Give back exactly the lines from the start of the listing to the line containing "return body - tube_between(lock_plane, lock_core_r", inclusive, and nothing beyond them.

--------------------

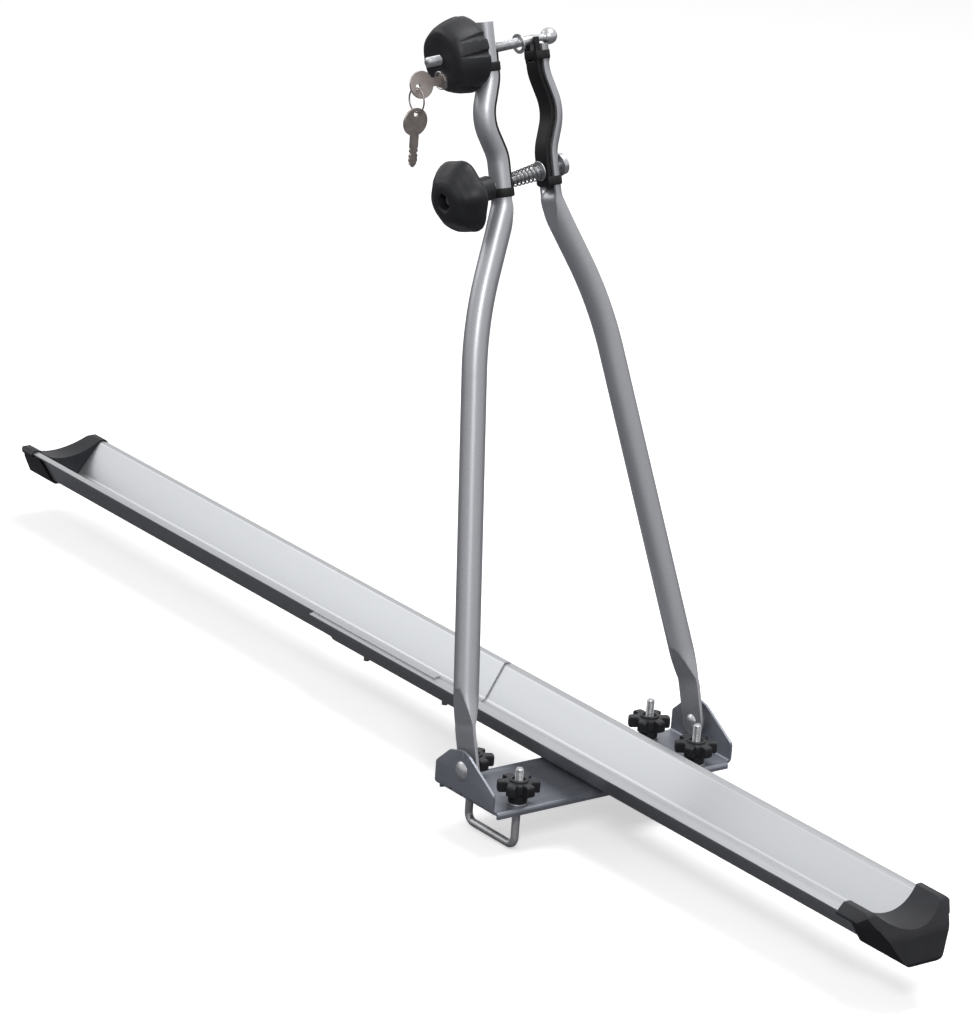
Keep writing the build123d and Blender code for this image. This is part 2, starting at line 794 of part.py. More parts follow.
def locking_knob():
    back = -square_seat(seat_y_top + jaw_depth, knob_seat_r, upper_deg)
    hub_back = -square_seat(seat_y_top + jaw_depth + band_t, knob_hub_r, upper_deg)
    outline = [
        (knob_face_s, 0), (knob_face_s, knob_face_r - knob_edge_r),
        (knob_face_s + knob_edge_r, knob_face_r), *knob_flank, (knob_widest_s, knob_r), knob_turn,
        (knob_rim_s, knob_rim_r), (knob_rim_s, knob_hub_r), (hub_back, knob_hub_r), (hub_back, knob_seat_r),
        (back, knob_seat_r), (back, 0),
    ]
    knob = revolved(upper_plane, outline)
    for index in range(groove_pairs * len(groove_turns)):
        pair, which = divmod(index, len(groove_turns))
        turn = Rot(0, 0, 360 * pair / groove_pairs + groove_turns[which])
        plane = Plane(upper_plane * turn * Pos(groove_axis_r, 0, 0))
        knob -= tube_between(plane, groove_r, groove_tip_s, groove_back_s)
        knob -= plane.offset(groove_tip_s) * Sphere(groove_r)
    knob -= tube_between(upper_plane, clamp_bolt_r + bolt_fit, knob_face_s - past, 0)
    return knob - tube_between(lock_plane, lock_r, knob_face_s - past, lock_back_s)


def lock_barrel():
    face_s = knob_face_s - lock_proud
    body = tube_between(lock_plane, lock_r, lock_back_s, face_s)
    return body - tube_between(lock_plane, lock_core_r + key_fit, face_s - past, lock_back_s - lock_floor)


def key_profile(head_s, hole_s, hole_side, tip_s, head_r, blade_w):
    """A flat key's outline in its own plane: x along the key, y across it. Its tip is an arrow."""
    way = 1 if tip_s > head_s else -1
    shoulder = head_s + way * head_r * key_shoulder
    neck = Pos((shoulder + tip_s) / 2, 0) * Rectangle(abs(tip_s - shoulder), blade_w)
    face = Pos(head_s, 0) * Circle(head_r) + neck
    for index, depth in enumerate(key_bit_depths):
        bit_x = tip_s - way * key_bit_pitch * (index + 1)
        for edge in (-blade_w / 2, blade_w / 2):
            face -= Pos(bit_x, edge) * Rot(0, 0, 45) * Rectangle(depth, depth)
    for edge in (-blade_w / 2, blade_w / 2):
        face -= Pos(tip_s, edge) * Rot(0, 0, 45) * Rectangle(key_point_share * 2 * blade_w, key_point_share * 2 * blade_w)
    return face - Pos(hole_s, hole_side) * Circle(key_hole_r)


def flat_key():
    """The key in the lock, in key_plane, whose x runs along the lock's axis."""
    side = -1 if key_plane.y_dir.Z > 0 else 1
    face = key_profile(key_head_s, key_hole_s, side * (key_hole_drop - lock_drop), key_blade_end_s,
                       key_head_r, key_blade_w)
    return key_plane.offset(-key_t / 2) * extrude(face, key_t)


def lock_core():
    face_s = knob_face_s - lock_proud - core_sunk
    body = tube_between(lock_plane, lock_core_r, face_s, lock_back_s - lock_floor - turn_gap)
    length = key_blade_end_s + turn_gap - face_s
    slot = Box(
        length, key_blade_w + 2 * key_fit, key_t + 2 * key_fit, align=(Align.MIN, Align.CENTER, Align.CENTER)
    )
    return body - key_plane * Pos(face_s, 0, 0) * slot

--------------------

EXPECTED OUTPUT
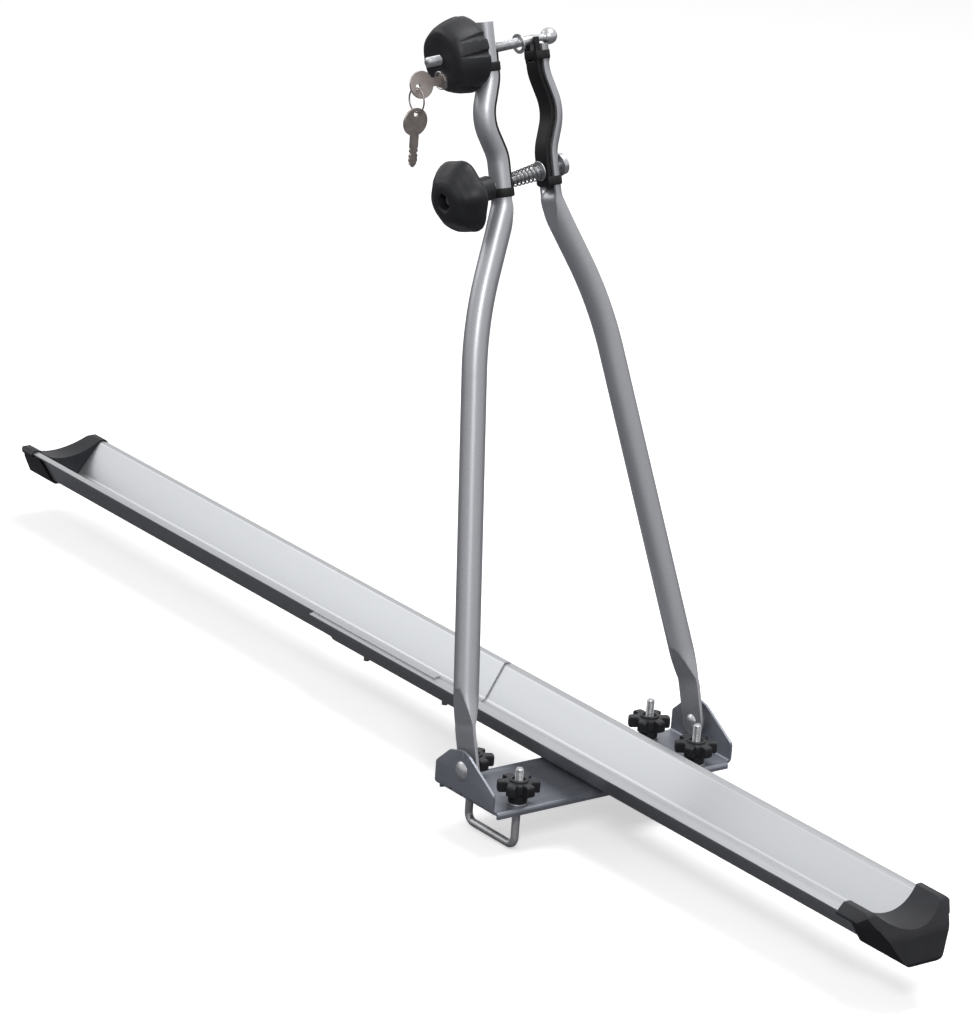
Keep writing the build123d and Blender code for this image. This is part 2, starting at line 794 of part.py. More parts follow.
def locking_knob():
    back = -square_seat(seat_y_top + jaw_depth, knob_seat_r, upper_deg)
    hub_back = -square_seat(seat_y_top + jaw_depth + band_t, knob_hub_r, upper_deg)
    outline = [
        (knob_face_s, 0), (knob_face_s, knob_face_r - knob_edge_r),
        (knob_face_s + knob_edge_r, knob_face_r), *knob_flank, (knob_widest_s, knob_r), knob_turn,
        (knob_rim_s, knob_rim_r), (knob_rim_s, knob_hub_r), (hub_back, knob_hub_r), (hub_back, knob_seat_r),
        (back, knob_seat_r), (back, 0),
    ]
    knob = revolved(upper_plane, outline)
    for index in range(groove_pairs * len(groove_turns)):
        pair, which = divmod(index, len(groove_turns))
        turn = Rot(0, 0, 360 * pair / groove_pairs + groove_turns[which])
        plane = Plane(upper_plane * turn * Pos(groove_axis_r, 0, 0))
        knob -= tube_between(plane, groove_r, groove_tip_s, groove_back_s)
        knob -= plane.offset(groove_tip_s) * Sphere(groove_r)
    knob -= tube_between(upper_plane, clamp_bolt_r + bolt_fit, knob_face_s - past, 0)
    return knob - tube_between(lock_plane, lock_r, knob_face_s - past, lock_back_s)


def lock_barrel():
    face_s = knob_face_s - lock_proud
    body = tube_between(lock_plane, lock_r, lock_back_s, face_s)
    return body - tube_between(lock_plane, lock_core_r + key_fit, face_s - past, lock_back_s - lock_floor)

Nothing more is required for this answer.